Job –
Print all of the data exactly as written.
-- Start --
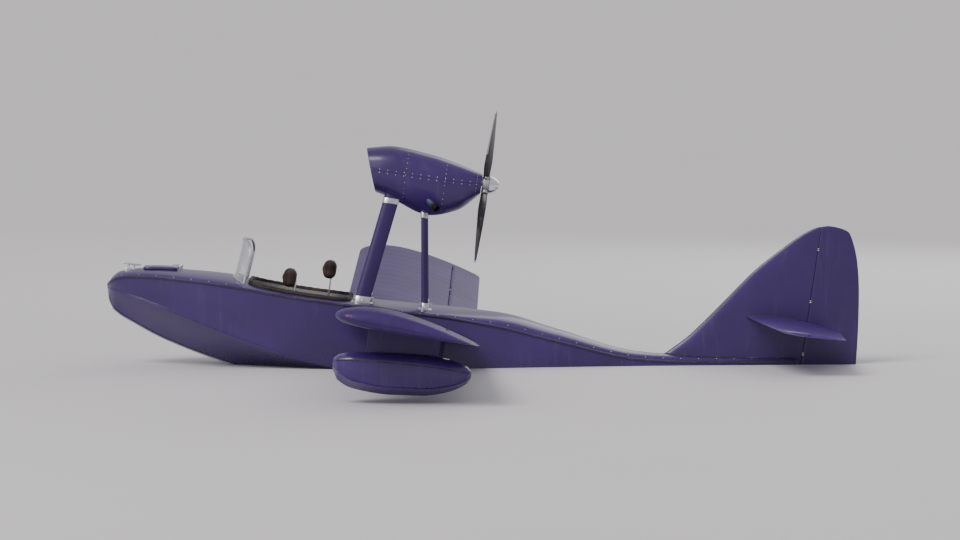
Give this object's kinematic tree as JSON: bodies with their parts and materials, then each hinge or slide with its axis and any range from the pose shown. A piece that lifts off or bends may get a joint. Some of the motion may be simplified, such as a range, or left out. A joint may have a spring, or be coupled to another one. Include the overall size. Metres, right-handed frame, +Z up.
{
  "type": "light open-cockpit flying boat",
  "caption": "Light single-hull flying boat with an open cockpit, wing-tip floats, a pusher engine nacelle on struts above the hull and a cruciform tail.",
  "frame": {"origin": "the point of the hull's middle plane where the water surface meets the hull's reference station just ahead of the step, at the waterline", "axes": "+Z up, square to the water; +Y to starboard, along the span; +X aft along the water, so the bow points to -X; the hull floats with its bow 8 degrees up"},
  "size_m": [6.8278, 9.0006, 2.6894],
  "materials": {
    "hull_paint": "glossy dark navy paint over a moulded hull",
    "wing_paint": "glossy dark navy paint",
    "tail_paint": "glossy dark navy paint",
    "float_paint": "glossy dark navy paint",
    "cowl_paint": "glossy dark navy paint",
    "strut_paint": "satin dark navy paint on drawn alloy tube",
    "bare_metal": "brushed",
    "spinner_chrome": "polished",
    "blade_black": "dark satin blade",
    "engine_iron": "cast",
    "exhaust_steel": "heat-tinted",
    "grille_black": "satin black",
    "panel_black": "crackle black",
    "black_parts": "matt black",
    "coaming_trim": "padded dark leather roll",
    "floor_boards": "varnished boards",
    "seat_cloth": "dark padded leather",
    "clear_screen": "clear acrylic"
  },
  "bodies": {
    "airframe": {"hull_bow": "hull_paint", "hull_middle": "hull_paint", "hull_stern": "hull_paint", "deck_bow": "hull_paint", "deck_middle": "hull_paint", "deck_stern": "hull_paint", "cockpit_coaming": "coaming_trim", "cockpit_floor": "floor_boards", "seat_left": "seat_cloth", "headrest_left": "seat_cloth", "seat_right": "seat_cloth", "headrest_right": "seat_cloth", "control_stick": "black_parts", "rudder_pedals": "bare_metal", "instrument_panel": "panel_black", "windscreen_frame": "bare_metal", "windscreen_glass": "clear_screen", "mooring_cleat": "bare_metal", "wing_right": "wing_paint", "wing_left": "wing_paint", "tip_float_right": "float_paint", "tip_float_left": "float_paint", "float_pylon_right": "strut_paint", "float_pylon_left": "strut_paint", "front_strut_right": "strut_paint", "front_strut_left": "strut_paint", "rear_strut_right": "strut_paint", "rear_strut_left": "strut_paint", "cowl_lower": "cowl_paint", "cowl_upper": "cowl_paint", "mouth_grille": "grille_black", "engine": "engine_iron", "exhaust_right": "exhaust_steel", "exhaust_left": "exhaust_steel", "fin": "tail_paint", "stabilizer": "tail_paint"},
    "propeller": {"propeller": "blade_black", "spinner": "spinner_chrome", "propeller_shaft": "bare_metal"},
    "rudder": {"rudder": "tail_paint", "water_rudder": "strut_paint"},
    "elevator": {"elevator": "tail_paint"},
    "aileron_right": {"aileron_right": "wing_paint"},
    "aileron_left": {"aileron_left": "wing_paint"},
    "flap_right": {"flap_right": "wing_paint"},
    "flap_left": {"flap_left": "wing_paint"},
    "bow_hatch": {"bow_hatch": "hull_paint"}
  },
  "joints": [
    {"name": "propeller_spin", "type": "hinge", "parent": "airframe", "child": "propeller", "pos_m": [0.6027, 0, 1.63705], "axis": [0.9903, 0, -0.1392], "continuous": true},
    {"name": "rudder_turn", "type": "hinge", "parent": "airframe", "child": "rudder", "pos_m": [3.49993, 0, 0.11401], "axis": [0.1392, 0, 0.9903], "range_deg": [-25, 25]},
    {"name": "elevator_turn", "type": "hinge", "parent": "airframe", "child": "elevator", "pos_m": [3.4555, 0, 0.37272], "axis": [0, 1, 0], "range_deg": [-25, 20]},
    {"name": "aileron_right_turn", "type": "hinge", "parent": "airframe", "child": "aileron_right", "pos_m": [0.28116, 3.351, 0.51982], "axis": [0.01, 0.9974, 0.0708], "range_deg": [-20, 20]},
    {"name": "aileron_left_turn", "type": "hinge", "parent": "airframe", "child": "aileron_left", "pos_m": [0.28116, -3.351, 0.51982], "axis": [-0.01, 0.9974, -0.0708], "range_deg": [-20, 20]},
    {"name": "flap_right_turn", "type": "hinge", "parent": "airframe", "child": "flap_right", "pos_m": [0.26335, 1.56558, 0.39308], "axis": [0.01, 0.9974, 0.0708], "range_deg": [0, 35]},
    {"name": "flap_left_turn", "type": "hinge", "parent": "airframe", "child": "flap_left", "pos_m": [0.26335, -1.56558, 0.39308], "axis": [-0.01, 0.9974, -0.0708], "range_deg": [0, 35]},
    {"name": "bow_hatch_lift", "type": "hinge", "parent": "airframe", "child": "bow_hatch", "pos_m": [-2.16427, 0, 0.89667], "axis": [0, 1, 0], "range_deg": [0, 100]}
  ],
  "couplings": [
    {"joint": "aileron_left_turn", "follows": "aileron_right_turn", "ratio": -1},
    {"joint": "flap_left_turn", "follows": "flap_right_turn", "ratio": 1}
  ]
}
-- End --
Solution to this task –
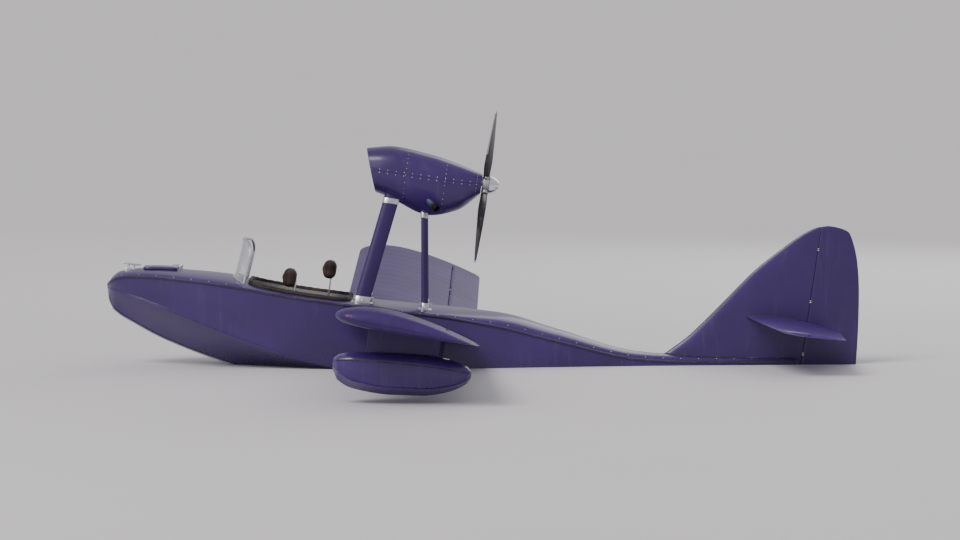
Give this object's kinematic tree as JSON: bodies with their parts and materials, then each hinge or slide with its axis and any range from the pose shown. A piece that lifts off or bends may get a joint. Some of the motion may be simplified, such as a range, or left out. A joint may have a spring, or be coupled to another one. Include the overall size. Metres, right-handed frame, +Z up.
{
  "type": "light open-cockpit flying boat",
  "caption": "Light single-hull flying boat with an open cockpit, wing-tip floats, a pusher engine nacelle on struts above the hull and a cruciform tail.",
  "frame": {"origin": "the point of the hull's middle plane where the water surface meets the hull's reference station just ahead of the step, at the waterline", "axes": "+Z up, square to the water; +Y to starboard, along the span; +X aft along the water, so the bow points to -X; the hull floats with its bow 8 degrees up"},
  "size_m": [6.8278, 9.0006, 2.6894],
  "materials": {
    "hull_paint": "glossy dark navy paint over a moulded hull",
    "wing_paint": "glossy dark navy paint",
    "tail_paint": "glossy dark navy paint",
    "float_paint": "glossy dark navy paint",
    "cowl_paint": "glossy dark navy paint",
    "strut_paint": "satin dark navy paint on drawn alloy tube",
    "bare_metal": "brushed",
    "spinner_chrome": "polished",
    "blade_black": "dark satin blade",
    "engine_iron": "cast",
    "exhaust_steel": "heat-tinted",
    "grille_black": "satin black",
    "panel_black": "crackle black",
    "black_parts": "matt black",
    "coaming_trim": "padded dark leather roll",
    "floor_boards": "varnished boards",
    "seat_cloth": "dark padded leather",
    "clear_screen": "clear acrylic"
  },
  "bodies": {
    "airframe": {"hull_bow": "hull_paint", "hull_middle": "hull_paint", "hull_stern": "hull_paint", "deck_bow": "hull_paint", "deck_middle": "hull_paint", "deck_stern": "hull_paint", "cockpit_coaming": "coaming_trim", "cockpit_floor": "floor_boards", "seat_left": "seat_cloth", "headrest_left": "seat_cloth", "seat_right": "seat_cloth", "headrest_right": "seat_cloth", "control_stick": "black_parts", "rudder_pedals": "bare_metal", "instrument_panel": "panel_black", "windscreen_frame": "bare_metal", "windscreen_glass": "clear_screen", "mooring_cleat": "bare_metal", "wing_right": "wing_paint", "wing_left": "wing_paint", "tip_float_right": "float_paint", "tip_float_left": "float_paint", "float_pylon_right": "strut_paint", "float_pylon_left": "strut_paint", "front_strut_right": "strut_paint", "front_strut_left": "strut_paint", "rear_strut_right": "strut_paint", "rear_strut_left": "strut_paint", "cowl_lower": "cowl_paint", "cowl_upper": "cowl_paint", "mouth_grille": "grille_black", "engine": "engine_iron", "exhaust_right": "exhaust_steel", "exhaust_left": "exhaust_steel", "fin": "tail_paint", "stabilizer": "tail_paint"},
    "propeller": {"propeller": "blade_black", "spinner": "spinner_chrome", "propeller_shaft": "bare_metal"},
    "rudder": {"rudder": "tail_paint", "water_rudder": "strut_paint"},
    "elevator": {"elevator": "tail_paint"},
    "aileron_right": {"aileron_right": "wing_paint"},
    "aileron_left": {"aileron_left": "wing_paint"},
    "flap_right": {"flap_right": "wing_paint"},
    "flap_left": {"flap_left": "wing_paint"},
    "bow_hatch": {"bow_hatch": "hull_paint"}
  },
  "joints": [
    {"name": "propeller_spin", "type": "hinge", "parent": "airframe", "child": "propeller", "pos_m": [0.6027, 0, 1.63705], "axis": [0.9903, 0, -0.1392], "continuous": true},
    {"name": "rudder_turn", "type": "hinge", "parent": "airframe", "child": "rudder", "pos_m": [3.49993, 0, 0.11401], "axis": [0.1392, 0, 0.9903], "range_deg": [-25, 25]},
    {"name": "elevator_turn", "type": "hinge", "parent": "airframe", "child": "elevator", "pos_m": [3.4555, 0, 0.37272], "axis": [0, 1, 0], "range_deg": [-25, 20]},
    {"name": "aileron_right_turn", "type": "hinge", "parent": "airframe", "child": "aileron_right", "pos_m": [0.28116, 3.351, 0.51982], "axis": [0.01, 0.9974, 0.0708], "range_deg": [-20, 20]},
    {"name": "aileron_left_turn", "type": "hinge", "parent": "airframe", "child": "aileron_left", "pos_m": [0.28116, -3.351, 0.51982], "axis": [-0.01, 0.9974, -0.0708], "range_deg": [-20, 20]},
    {"name": "flap_right_turn", "type": "hinge", "parent": "airframe", "child": "flap_right", "pos_m": [0.26335, 1.56558, 0.39308], "axis": [0.01, 0.9974, 0.0708], "range_deg": [0, 35]},
    {"name": "flap_left_turn", "type": "hinge", "parent": "airframe", "child": "flap_left", "pos_m": [0.26335, -1.56558, 0.39308], "axis": [-0.01, 0.9974, -0.0708], "range_deg": [0, 35]},
    {"name": "bow_hatch_lift", "type": "hinge", "parent": "airframe", "child": "bow_hatch", "pos_m": [-2.16427, 0, 0.89667], "axis": [0, 1, 0], "range_deg": [0, 100]}
  ],
  "couplings": [
    {"joint": "aileron_left_turn", "follows": "aileron_right_turn", "ratio": -1},
    {"joint": "flap_left_turn", "follows": "flap_right_turn", "ratio": 1}
  ]
}